Вернувшись с фронта в орденах и медалях, отец не пошёл в колхоз, а заступил на должность начальника почты. Деревня наша хоть и была небольшой, но считалась центральной среди полудюжины ещё меньших, раскиданных по Ангаре. В ней располагались сельсовет, почта, сберкасса, медпункт, сельпо. По почте пересылались денежные переводы, велись иные мелкие расчёты. И когда у заснувшего на пароходе отца во время его служебного отъезда срезали сумку, денег в ней много находиться не могло. Но в те времена в расправе не мелочились. После четырёх лет фронта, всего только два года и пробыв дома, на семь лет он загремел в магаданские рудники и вышел только по амнистии после смерти Сталина, совсем „доходягой“, как он с грустью говорил о себе. И, вероятнее всего, не вышел бы вовсе, если бы не фантастическое везение: в тот же лагерь попал взятый в армию в конвойные отряды его младший брат, мой дядя. Пока разобрались, что они братья, прошло более полугода, в которые отец успел „подкормиться“».

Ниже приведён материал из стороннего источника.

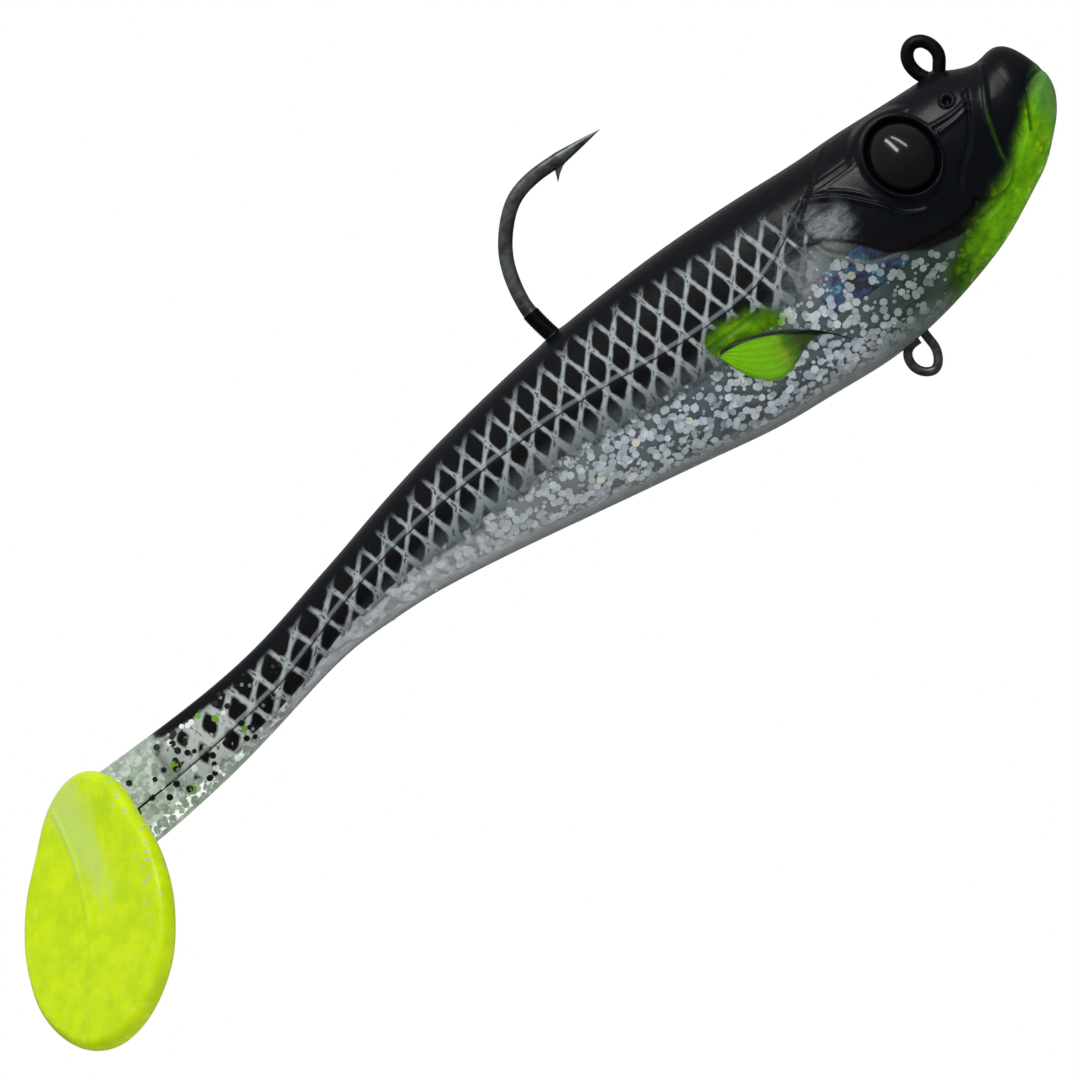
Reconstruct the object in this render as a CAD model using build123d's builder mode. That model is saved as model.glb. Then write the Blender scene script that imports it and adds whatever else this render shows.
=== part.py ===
"""Soft paddle-tail swimbait, 152 mm long, rigged with an internal weight, one up-turned hook and a belly ring.

Frame: nose +X, back +Z, right flank -Y. The origin is the centre of the line-tie eye on top of the head.
All lengths are in millimetres.
"""

from build123d import *
from math import cos, radians, sin, tan
import os

os.makedirs("parts", exist_ok=True)

# body form: x, height of the back, height of the belly, half width
BODY_STATIONS = [
    (10.0, -8.9, -10.6, 0.6),
    (9.7, -7.6, -11.7, 1.5),
    (8.9, -5.6, -13.1, 2.5),
    (7.0, -4.1, -15.1, 3.8),
    (3.5, -3.2, -17.9, 5.1),
    (-2.5, -1.8, -20.9, 6.1),
    (-9.0, -1.4, -23.2, 6.8),
    (-18.0, -0.9, -24.8, 7.5),
    (-31.5, -0.2, -24.3, 7.4),
    (-45.0, -0.3, -22.3, 7.0),
    (-58.0, -1.4, -19.7, 6.2),
    (-71.0, -3.4, -17.4, 5.1),
    (-80.0, -5.3, -16.1, 4.2),
    (-89.0, -7.4, -15.9, 3.4),
    (-98.0, -9.3, -17.3, 2.7),
    (-107.0, -10.2, -19.0, 2.2),
    (-116.0, -10.4, -20.2, 2.0),
    (-127.0, -10.3, -20.8, 2.0),
]
SPAN_Z = 60.0  # height of the cutting tools, more than the body's depth
SPAN_Y = 14.0  # half width of the cutting tools, more than the body's half width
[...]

«Деревня не даст тебе пропасть…»
Годы учёбы аталанского мальчишки в Усть-Удинской школе тоже представить легко: сам он, повзрослев, рассказал о них с живой полнотой.
«Я рано пристрастился к книгам, в ученье показывал усердие, и меня после четырёх классов деревенской школы, по общему мнению, следовало учить дальше. Не просто было матери решиться на это, мы уже снова куковали без отца. В необходимых случаях мать умела быть твёрдой, однако нас у неё было трое, я самый старший, начинавший помогать, и на её окончательное решение повлияло обещание не только родных: не дадим пропасть парню. Дядя Ваня, шофёр единственной в колхозе полуторки, привёз меня в Усть-Уду, в райцентр, и, выгружая моё барахлишко, так и сказал, это я запомнил: „Мы тебе, парень, не дадим пропасть“. Об учёбе своей, где преподавалась не одна лишь школьная программа, но и кое-что посерьёзней, я рассказал в „Уроках французского“. Лидия Михайловна, учительница французского языка, носит в рассказе своё собственное имя (фамилия — Молокова), она теперь живёт в Саранске и преподаёт в Мордовском университете. Я не мог вместить в рассказ многое: и как я квартировал у одноклассников, где меня подкармливали (и, уж конечно, речи не могло быть об оплате), и как к праздникам выдавалось вспомоществование, и как приласкивали, чтобы мне терпелось. Дождавшись каникул, я, не чуя ног, бежал за пятьдесят километров домой, и в деревнях меня знали и окликали, наперебой поили чаем.
Разве можно это забыть?!
Дядя Ваня, шофёр из „Уроков французского“, привозивший мне хлеб и картошку, Иван Егорович Слободчиков из нашей Аталанки, перекочевал потом под именем Ивана Петровича в повесть „Пожар“. Таким он и был всю жизнь — кроенный совестью и редким трудолюбием. Приезжая в Аталанку, уже „верхнюю“[2], я в первый же вечер торопился к Ивану Егоровичу. Он уже поджидал и выходил навстречу — высокий, крепкий, с короткой стрижкой по седине, обрадованно и тускло улыбающийся. Его изгрызла боль, он не мог скрепить сердце и спокойно наблюдать, как хищничают на нашей земле. В последнюю встречу Иван Егорович, танкист с Т-34, провоевавший три года, заплакал от бессилия, рассказывая о новых порядках. Уходя, я обнял его прощальным объятием — и не ошибся».
Как подросток перемогал тоску по дому за пятьдесят вёрст от него, тоже можно представить. На этот раз по рассказу «Уроки французского». Разумеется, тут могли не совпадать с действительностью какие-то мелкие подробности (художественное произведение — это не зеркальное отражение чьей-то жизни), но суть, без сомнения, передана точно.
2
То есть в посёлок, который составился из нескольких деревень после затопления берегов Ангары при строительстве Братской ГЭС.